■ EXERCISE OBJECTIVE
The first line to copy is the one with "Continue the build123d"; the last is the one with "self.nodes.clear()". Copy each line in that range exactly, leaving out all others.
---*---
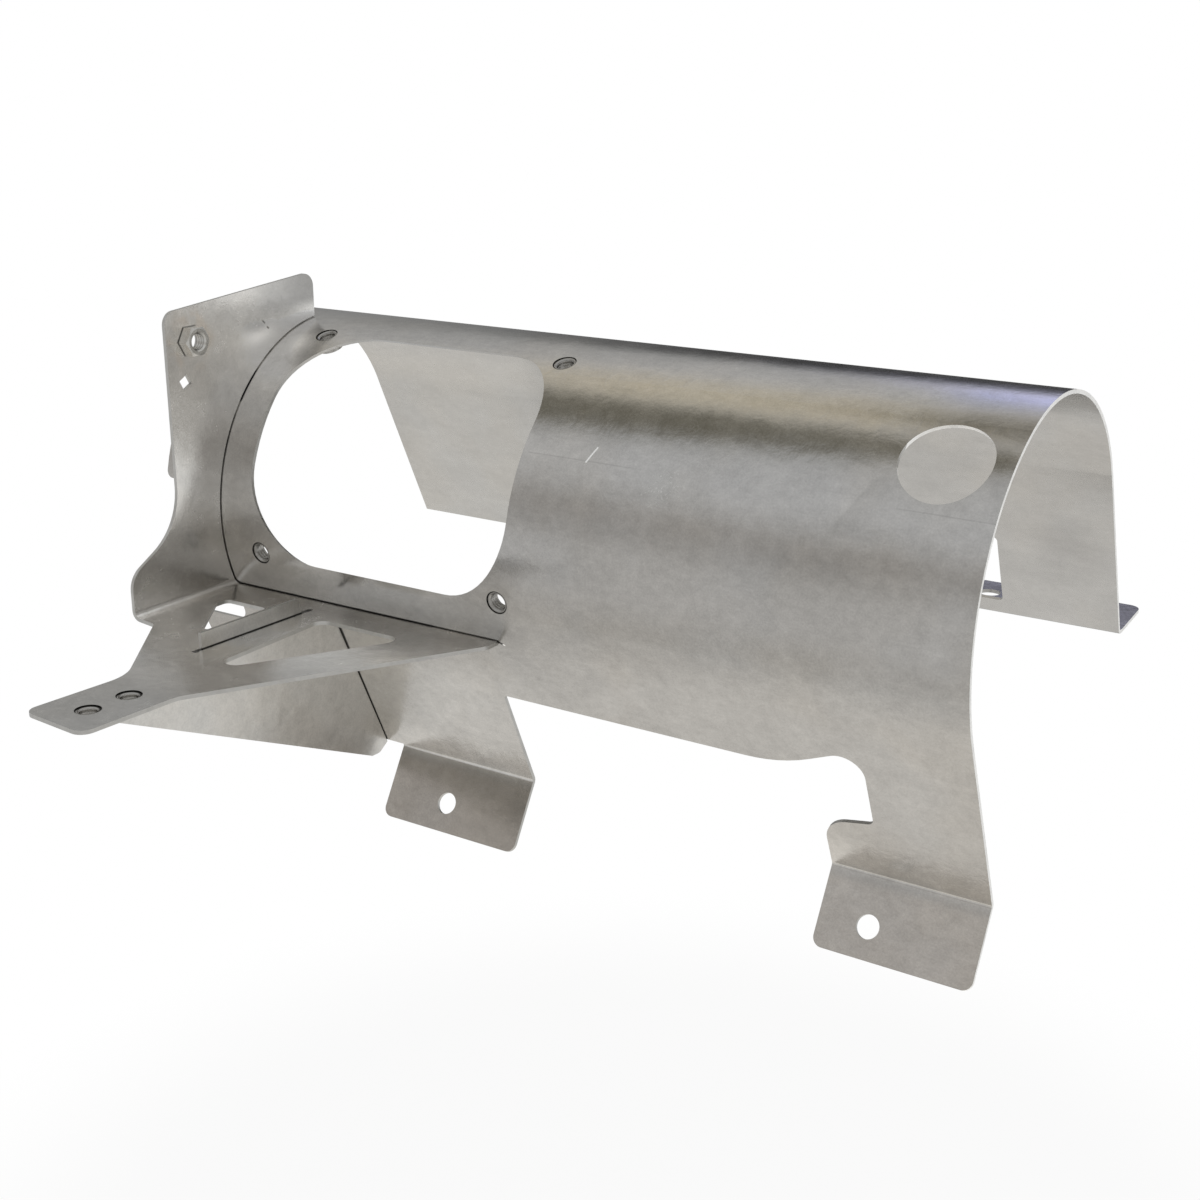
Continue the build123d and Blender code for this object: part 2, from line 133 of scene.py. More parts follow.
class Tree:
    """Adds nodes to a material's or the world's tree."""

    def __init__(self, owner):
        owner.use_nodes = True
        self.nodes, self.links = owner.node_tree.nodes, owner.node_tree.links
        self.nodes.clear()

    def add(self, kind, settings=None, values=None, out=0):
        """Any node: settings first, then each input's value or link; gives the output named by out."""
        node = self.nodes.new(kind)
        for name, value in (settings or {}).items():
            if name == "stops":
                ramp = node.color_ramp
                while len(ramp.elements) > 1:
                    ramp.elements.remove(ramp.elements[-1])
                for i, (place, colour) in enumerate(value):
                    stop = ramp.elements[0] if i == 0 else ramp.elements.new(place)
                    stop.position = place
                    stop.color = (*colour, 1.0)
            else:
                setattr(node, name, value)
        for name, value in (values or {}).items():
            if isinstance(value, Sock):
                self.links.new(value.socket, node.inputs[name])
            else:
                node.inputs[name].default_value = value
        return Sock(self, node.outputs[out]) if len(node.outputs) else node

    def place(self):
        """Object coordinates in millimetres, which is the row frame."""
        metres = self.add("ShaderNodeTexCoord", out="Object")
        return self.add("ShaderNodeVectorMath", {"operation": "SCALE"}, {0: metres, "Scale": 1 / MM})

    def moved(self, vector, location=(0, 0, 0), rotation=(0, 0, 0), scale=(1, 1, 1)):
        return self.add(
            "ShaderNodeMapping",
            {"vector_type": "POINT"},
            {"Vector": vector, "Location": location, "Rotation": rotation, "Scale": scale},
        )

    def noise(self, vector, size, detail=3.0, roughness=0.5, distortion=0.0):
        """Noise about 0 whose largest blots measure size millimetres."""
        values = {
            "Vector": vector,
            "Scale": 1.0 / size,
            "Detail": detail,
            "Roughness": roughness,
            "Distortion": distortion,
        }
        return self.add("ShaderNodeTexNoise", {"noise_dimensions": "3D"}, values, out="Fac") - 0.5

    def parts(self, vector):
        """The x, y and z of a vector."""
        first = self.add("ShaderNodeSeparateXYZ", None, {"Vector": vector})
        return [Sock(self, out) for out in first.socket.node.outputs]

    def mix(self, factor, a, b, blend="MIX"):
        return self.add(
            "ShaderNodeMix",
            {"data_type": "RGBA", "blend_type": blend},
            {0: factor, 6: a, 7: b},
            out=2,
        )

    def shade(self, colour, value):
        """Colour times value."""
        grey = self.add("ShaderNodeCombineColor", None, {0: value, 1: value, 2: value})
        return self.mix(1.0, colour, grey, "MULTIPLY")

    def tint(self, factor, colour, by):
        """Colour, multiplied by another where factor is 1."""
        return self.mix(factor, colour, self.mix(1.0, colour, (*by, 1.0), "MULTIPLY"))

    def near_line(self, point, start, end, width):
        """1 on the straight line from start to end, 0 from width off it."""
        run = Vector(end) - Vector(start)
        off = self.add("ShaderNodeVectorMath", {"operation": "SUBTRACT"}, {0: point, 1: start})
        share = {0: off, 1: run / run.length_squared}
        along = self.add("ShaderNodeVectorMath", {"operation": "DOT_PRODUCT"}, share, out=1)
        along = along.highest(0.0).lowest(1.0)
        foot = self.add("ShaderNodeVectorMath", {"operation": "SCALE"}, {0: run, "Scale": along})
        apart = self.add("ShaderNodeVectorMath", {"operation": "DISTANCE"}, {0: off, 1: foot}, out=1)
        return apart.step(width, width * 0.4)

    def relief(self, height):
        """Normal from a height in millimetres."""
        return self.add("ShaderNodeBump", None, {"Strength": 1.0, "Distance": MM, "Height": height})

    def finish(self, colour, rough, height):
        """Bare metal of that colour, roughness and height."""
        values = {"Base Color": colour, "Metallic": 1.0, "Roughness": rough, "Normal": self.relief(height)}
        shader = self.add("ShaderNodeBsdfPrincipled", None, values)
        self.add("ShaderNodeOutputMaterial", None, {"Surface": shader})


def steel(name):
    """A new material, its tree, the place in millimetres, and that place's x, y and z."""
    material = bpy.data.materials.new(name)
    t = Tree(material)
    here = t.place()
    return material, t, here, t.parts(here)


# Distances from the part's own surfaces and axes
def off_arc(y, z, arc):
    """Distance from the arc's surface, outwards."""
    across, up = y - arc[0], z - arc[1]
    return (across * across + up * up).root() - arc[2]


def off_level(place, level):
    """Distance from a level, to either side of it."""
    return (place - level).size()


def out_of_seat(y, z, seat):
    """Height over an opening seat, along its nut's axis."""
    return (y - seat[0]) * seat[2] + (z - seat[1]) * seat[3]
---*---
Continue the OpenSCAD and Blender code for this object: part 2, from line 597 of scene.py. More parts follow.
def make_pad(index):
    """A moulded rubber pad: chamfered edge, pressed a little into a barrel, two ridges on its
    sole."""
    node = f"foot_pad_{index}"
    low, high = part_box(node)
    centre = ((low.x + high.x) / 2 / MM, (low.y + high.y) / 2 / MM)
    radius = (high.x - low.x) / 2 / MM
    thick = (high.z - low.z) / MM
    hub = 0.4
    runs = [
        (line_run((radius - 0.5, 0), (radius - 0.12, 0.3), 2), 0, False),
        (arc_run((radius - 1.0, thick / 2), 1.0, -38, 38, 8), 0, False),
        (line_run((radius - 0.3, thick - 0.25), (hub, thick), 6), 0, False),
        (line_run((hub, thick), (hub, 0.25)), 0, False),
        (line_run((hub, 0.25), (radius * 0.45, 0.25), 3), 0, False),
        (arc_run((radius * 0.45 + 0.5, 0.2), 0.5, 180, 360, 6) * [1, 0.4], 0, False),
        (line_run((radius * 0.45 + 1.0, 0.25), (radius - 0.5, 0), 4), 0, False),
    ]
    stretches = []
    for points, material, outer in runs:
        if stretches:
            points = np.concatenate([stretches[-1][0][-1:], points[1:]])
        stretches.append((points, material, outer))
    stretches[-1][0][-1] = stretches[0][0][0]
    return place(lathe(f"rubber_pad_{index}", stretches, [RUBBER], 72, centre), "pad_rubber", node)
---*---
■ COMPLETE RESPONSE
Continue the build123d and Blender code for this object: part 2, from line 133 of scene.py. More parts follow.
class Tree:
    """Adds nodes to a material's or the world's tree."""

    def __init__(self, owner):
        owner.use_nodes = True
        self.nodes, self.links = owner.node_tree.nodes, owner.node_tree.links
        self.nodes.clear()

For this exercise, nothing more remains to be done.